Current head (v3.5qa2-725-g72d96e2) has fixed the 'Stale file handle' errors, 'Transport endpoint is not connected' are still present (and seems to persist for 3.3 seconds instead of 2.3 seconds).
Is the current behavior in master, where file-system operations on the fuse-fs fails with 'Transport endpoint is not connected' for approximately 3.2 seconds after an add-brick is done, or would it make sense to add something like NFS's {soft/hard}/retrans/timeo logic, and if so, could somebody give some hints on a good way to do it (client.c?)
Krutika, the root cause in your comment #2 is pretty well explained. Do I understand correctly that *a* fix would be to have glusterd wait with sending the change notification to the mount, until the (new) bricks have signed-in at the glusterd-portmapper? (Probably stated much simpler than it actually is.) Is there an ETA to have this fixed? Can this get included in 3.5.3 that hopefully sees a beta during next week?
(In reply to Niels de Vos from comment #5) > Krutika, the root cause in your comment #2 is pretty well explained. > > Do I understand correctly that *a* fix would be to have glusterd wait with > sending the change notification to the mount, until the (new) bricks have > signed-in at the glusterd-portmapper? (Probably stated much simpler than it > actually is.) > > Is there an ETA to have this fixed? Can this get included in 3.5.3 that > hopefully sees a beta during next week? Hi Niels, That was one solution that Pranith and I had discussed with Kaushal. We concluded that this is an intrusive change and the current infrastructure in glusterd doesn't allow this to be implemented easily. For example, consider a 2 node cluster and an add-brick done to add a second brick to a volume from the second node, and the originator being the first node. During commit op, glusterd on node-1 first changes its volfile and notifies clients connected to it.

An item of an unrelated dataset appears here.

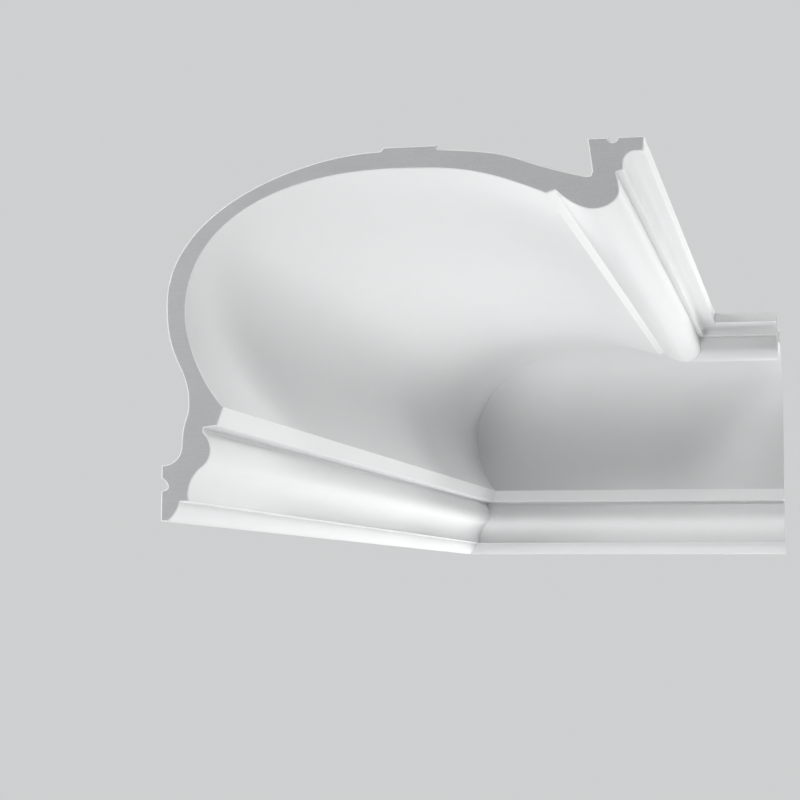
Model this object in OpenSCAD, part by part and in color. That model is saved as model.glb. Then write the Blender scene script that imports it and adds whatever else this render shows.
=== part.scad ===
// Inside corner of a large cove cornice: two lengths of one moulding, cut at 45 degrees and
// glued along the mitre. The side length runs along the wall on the left, the back length
// along the wall behind. Both have one section: a foot and an ogee at the wall, a deep cove, and
// a bead and a small cavetto at the ceiling edge, over a hollow back.
//
// A point of the section is [out, up]: its distance from the wall and its height above the
// moulding's lower edge. The origin is under the middle of the bounding box, on the plane of
// the lower edge, with +Z up, the side wall at -X and the back wall at +Y.

/* [Overall] */
// Reach of the section along the ceiling, from the wall to the outer rim
projection = 330; // [270:1:420]
// Height of the section, from its lower edge to the ceiling
drop = 252; // [205:1:330]
// Ceiling rim of the side length, from the mitre to its square cut
side_run = 850; // [100:5:2000]
// Ceiling rim of the back length, from the mitre to its square cut
back_run = 64; // [20:1:2000]

/* [Foot] */
// Width of the flat sole
foot_sole = 3.9; // [3:0.1:6]
// Reach of the foot at its top
foot_out = 13.2; // [11:0.1:16]
// Height of the foot
foot_h = 13.2; // [11:0.1:16]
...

Now before node-2 does commit op and as part of the same starts the glusterfsd process for the newly added brick, client(s) that have node-1 as volfile-server could end up querying glusterd on node-2 for brick-2's port number and fail due to one of the following reasons: a) the glusterd on node-2 has launched glusterfsd associated with brick-2 but the brick process hasnt performed a portmap signin yet, or b) the glusterd on node-2 hasn't even changed the volfile for the volume yet, and as a result does not even recognise there's a brick-2 for the volume. Both the above cases need to be handled by glusterd and it should also handle the case of glusterds not waiting wistfully to hear from the bricks before notifying the clients, just in case the brick went down (due to a crash or disconnect) without ever doing a pmap signin. Getting these two problems fixed into glusterd is not a trivial task and cannot be delivered as part of 3.5.3. :( -Krutika
Thanks for the clear explanation! Moving this to glusterfs-3.5.4 for now.
There were no patches submitted in time for the glusterfs-3.5.6 release that should resolve this bug. This bug report is moved for tracking to the glusterfs-3.5.7 release, submitting patches/backports is very much appreciated.
This bug is getting closed because the 3.5 is marked End-Of-Life. There will be no further updates to this version. Please open a new bug against a version that still receives bugfixes if you are still facing this issue in a more current release.